Wednesday, since I'd been in the house all day, I decided I needed to go out and try something new for dinner. All the restaurants I'd been to looked lifeless and unappealing. But just south of my building there's a tiny-looking place called (in Chinese) Fat Cow, and I noticed a number of people heading in. In China it's sometimes best to go with the crowd, so I went. By some topological trick, Fat Cow turned out to be huge inside. It was a hot-pot restaurant, but had individual hot pots, so it wasn't as weird to eat there as I would have feared. A spendy meal--61 RMB--but it was probably like a pound of tasty tasty thin-sliced lamb, meltingly tender, lightly cooked by yours truly in flavorful bubbling broth, together with a big basket of spinach, bowls of scallions, cilantro, garlic, and a delicious dipping sauce. Also a pot of chrysanthemum tea. I was highly pleased.
I'm not sure when exactly I stopped trying to go out to restaurants. I guess it just got to be too much psychological effort.
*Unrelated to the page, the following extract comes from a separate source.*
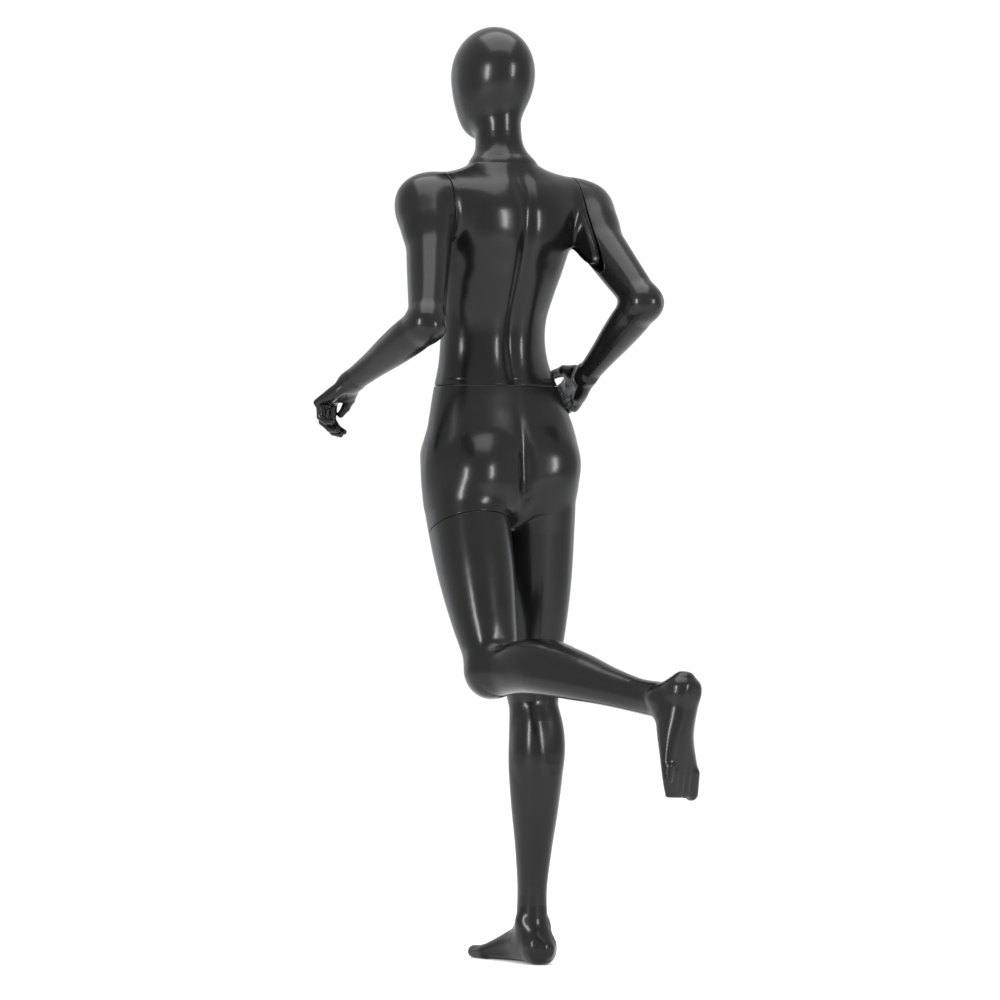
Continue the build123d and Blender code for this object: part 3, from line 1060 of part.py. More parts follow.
peg = peg.fuse(ring_plate(68.0, 4.0, zb - 4.0, 28.0)).solids()[0]
peg = peg.cut(boxc(22.0, 22.0, 100, -64.0)).solids()[0]
for a, c in SQ:
    peg = peg.cut(cyl(2.2, 12, zb - 6, a * 27, c * 27)).solids()[0]
put("thigh_peg", peg)
put("thigh_peg_screws", [screw_up(a * 27, c * 27, zb - 4.0, 12.0) for a, c in SQ])
put("thigh_magnets", [cyl(8.0, 6.0, -6.2, x, y) for x, y in MAG])
put("thigh_strikes", [cyl(8.0, 2.0, 0.2, x, y) for x, y in MAG])

# base rod tube
tube = cyl(ROD_TUBE_R, ROD_LEN + 3.0, 0.0, ROD_X, ROD_Y).cut(cyl(ROD_BORE_R, ROD_LEN, 0.0, ROD_X, ROD_Y)).solids()[0]
save("rod_tube", tube)
col = cyl(16.0, 5.0, 115.2, ROD_X, ROD_Y).cut(cyl(ROD_TUBE_R + 0.05, 20, 110, ROD_X, ROD_Y)).solids()[0]
col = col.chamfer(0.8, None, [e for e in col.edges() if e.geom_type == GeomType.CIRCLE and e.radius > 15])
save("rod_collar", col)
print("origin shift", -ROD_X, -ROD_Y)
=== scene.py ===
import bpy, bmesh, json, math, time
import numpy as np
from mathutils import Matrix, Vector


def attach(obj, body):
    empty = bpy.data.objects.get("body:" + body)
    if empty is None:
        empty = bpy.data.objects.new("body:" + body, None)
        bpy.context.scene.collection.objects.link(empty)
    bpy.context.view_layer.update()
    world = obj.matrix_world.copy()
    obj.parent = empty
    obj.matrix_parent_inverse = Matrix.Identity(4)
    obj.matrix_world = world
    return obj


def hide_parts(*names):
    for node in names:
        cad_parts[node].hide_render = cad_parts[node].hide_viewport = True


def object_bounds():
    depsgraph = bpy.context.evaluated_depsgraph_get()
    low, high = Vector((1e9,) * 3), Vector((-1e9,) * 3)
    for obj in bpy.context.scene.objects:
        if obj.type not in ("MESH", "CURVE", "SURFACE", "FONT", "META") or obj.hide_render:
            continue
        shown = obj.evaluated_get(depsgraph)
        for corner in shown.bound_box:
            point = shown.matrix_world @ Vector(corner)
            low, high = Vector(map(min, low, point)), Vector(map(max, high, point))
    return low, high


T0 = time.time()
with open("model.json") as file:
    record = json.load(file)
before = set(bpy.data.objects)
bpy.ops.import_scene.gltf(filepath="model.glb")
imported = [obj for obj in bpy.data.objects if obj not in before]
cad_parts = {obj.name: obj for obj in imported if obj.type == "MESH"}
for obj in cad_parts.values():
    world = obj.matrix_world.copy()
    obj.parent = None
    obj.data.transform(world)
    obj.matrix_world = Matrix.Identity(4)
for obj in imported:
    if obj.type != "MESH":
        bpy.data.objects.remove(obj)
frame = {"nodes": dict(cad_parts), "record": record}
lo0, hi0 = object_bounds()

# The figure's surface is one smooth function of position (negative inside). It is meshed here, piece by piece.

# ---------- small maths ----------
def smin(a, b, k):
    h = np.clip(0.5 + 0.5 * (b - a) / k, 0, 1)
    return b * (1 - h) + a * h - k * h * (1 - h)

def smax(a, b, k):
    return -smin(-a, -b, k)

def unit(v):
    v = np.asarray(v, float)
    return v / np.linalg.norm(v)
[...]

But my own ability to cook tasty food with just my lousy hot-plate is pretty limited, and I eat much better when I put myself in the hands of professionals.
So here I am on Wednesday night, with nice lunch date to look forward to and a good dissertation groove going. The next few days hold even more adventures, but since I should get a LITTLE work done today, and this is already long a post, I will leave that for next time.
3 comments:
I like the picture of you in the cafe! The light makes you look especially lovely...
"Novels in English are like crack for me here!"
That made me laugh really hard. Only because I know exactly what you mean! I read some of the worst fiction you can think of in China (often several times), simply because it was in English. It was bad crack, but addictive all the same.
LOL. I have tried to read some serious stuff as well, sort of harness the tendency you know...but--yeah. I read about anything I get my hands on.